When you learn about Lam’s adventurous life in Cuba, Spain,
Paris, New York and Italy from the 1930s to the 1960s, you think
of Ernest Hemingway living in Paris and Spain among modernist
artists and writers, around the time of A Moveable Feast.
“Lam is
Cuba’s greatest artist,” says Rene Morales, the curator who put
together the Miami Art Museum’s Wifredo Lam in North America
exhibit, which opened Friday.
The MAM show, which runs through May 18, marks a historic occasion.
Lam is one of the world’s most celebrated 20th-century Cuban
artists — a friend, colleague and artistic collaborator of
modernist icons Picasso and Breton, with paintings hanging in
the most important galleries and museums in North America and
Europe. Yet Lam’s work has never been displayed in a large
Miami exhibition until now, because Lam supported Fidel Castro
and the Cuban Revolution.
Now Wifredo Lam in North America reveals how much we have
been missing. The exhibition contains 60 paintings, revealing
the entire scope of Lam’s development as an artist. The works
reflect a young painter molded in the European tradition,
painting in the cubist and surrealist styles of his colleagues
in Paris, then breaking from them, creating a unique symbolic
vocabulary — fierce and bold compositions depicting the deities
of Afro-Cuban mythology.
“In surrealism and also in cubism and in European modernism,
there’s an interest in ‘primitivism,’ this notion of returning
to a primal state before the influence of Western civilization,”
Morales says.
But Lam’s Afro-Cuban primitivism exudes wild energy and transcends
those artistic movements, setting him apart from the Parisian
school artists of the 1930s and ’40s. Lam embraced the imagery
and mythology of Santeria, a faith prevalent among blacks in the
Caribbean
that grew out of slavery and colonialism, combining the worship
of African deities with Catholic saints.
During a private tour, Morales points out one in Lam’s series of
“Femme Cheval” portraits, depicting a woman with a horse’s
head, symbolizing an important concept in Santeria: the way
orishas — deities — are supposed to “ride” the worshipper,
who falls into a trance in a state of possession by the spirit.
“The woman is being possessed, or ‘being ridden by the spirit,’
which is a holy state,” Morales explains. “It’s
Africa invading European tradition, the colonized Afro-Caribbean
coming back to haunt the colonizers.”
Lam was born in
Cuba in 1902 to a Chinese father and an Afro-Cuban mother, and
his childhood was grounded in Santeria.
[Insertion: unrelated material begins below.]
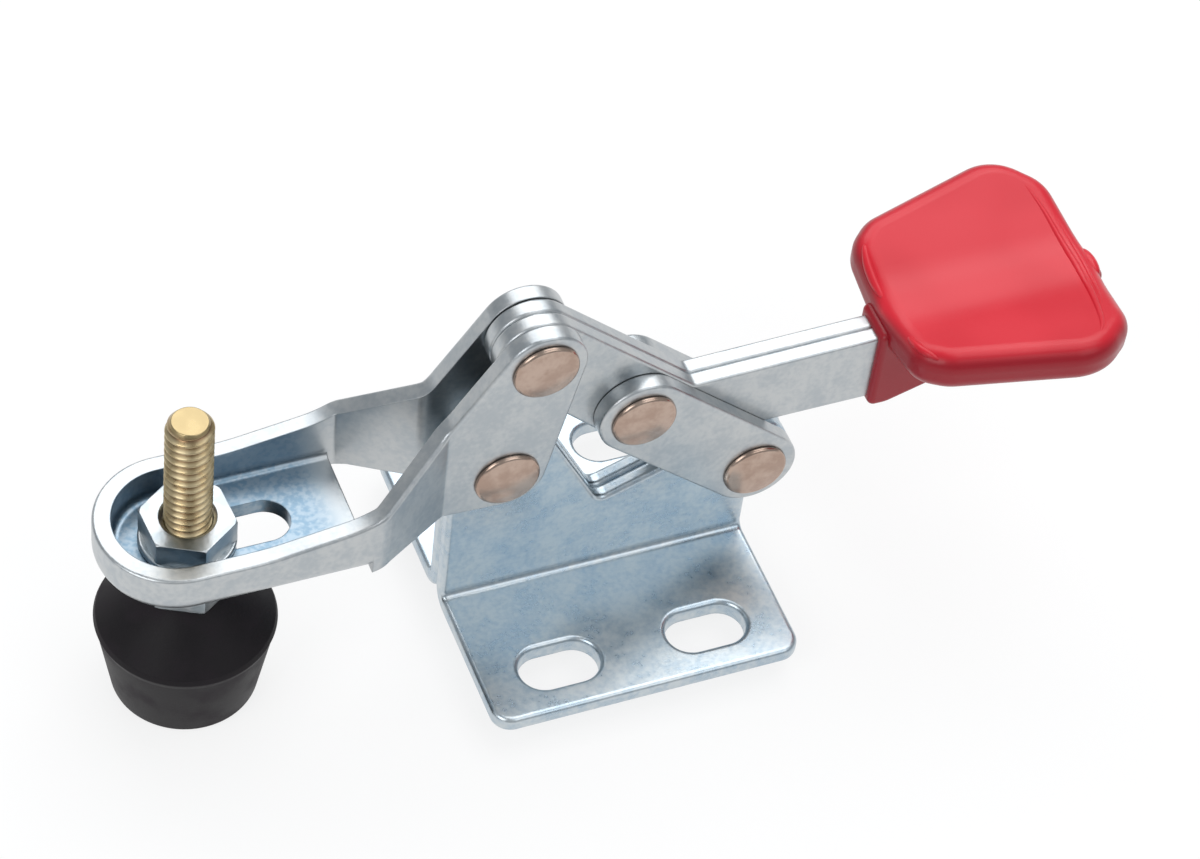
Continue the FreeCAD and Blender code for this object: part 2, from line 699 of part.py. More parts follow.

In fact, Lam’s
godmother, Mantonica Wilson, was a santera priestess who
took him to secret ceremonies when he was a boy.
In 1923, Lam left
Cuba to study art in Spain and to escape entrenched racism.
“Although he was one of the youngest and most talented graduates
of
Havana’s
Academy of Fine Art, he did not belong to his country’s cultural
and economic elite,” art critic Valerie Fletcher wrote in an
exhibition guide about his work.
Photographs of Lam — provided by his son Eskil Lam, who is in Miami
to launch the exhibition — reveal a tall, exotic-looking man
with high cheekbones, almond-shaped eyes, a broad nose, curly
hair and dark skin. “In Cuba Lam was a second-class citizen,”
Fletcher wrote.
In
Spain,
Lam studied painting in the Western European tradition, winning
a scholarship at the Museo del Prado in Madrid. That’s
when his life began to evoke Hemingway’s hero in For Whom the
Bell Tolls. Lam fought in the Spanish Civil War on the
Republican side before escaping to France in 1937. Then he went
to
Paris and met Picasso, who welcomed him to the City
of
Light and introduced him to Breton and other
surrealist painters and writers.
In 1940, Lam went to
Marseilles, where he rejoined other surrealist painters. When he
returned to Cuba in 1941, he was appalled to rediscover the
racism and colonialism that plagued his youth, and embraced the
Caribbean myths that influenced his soul.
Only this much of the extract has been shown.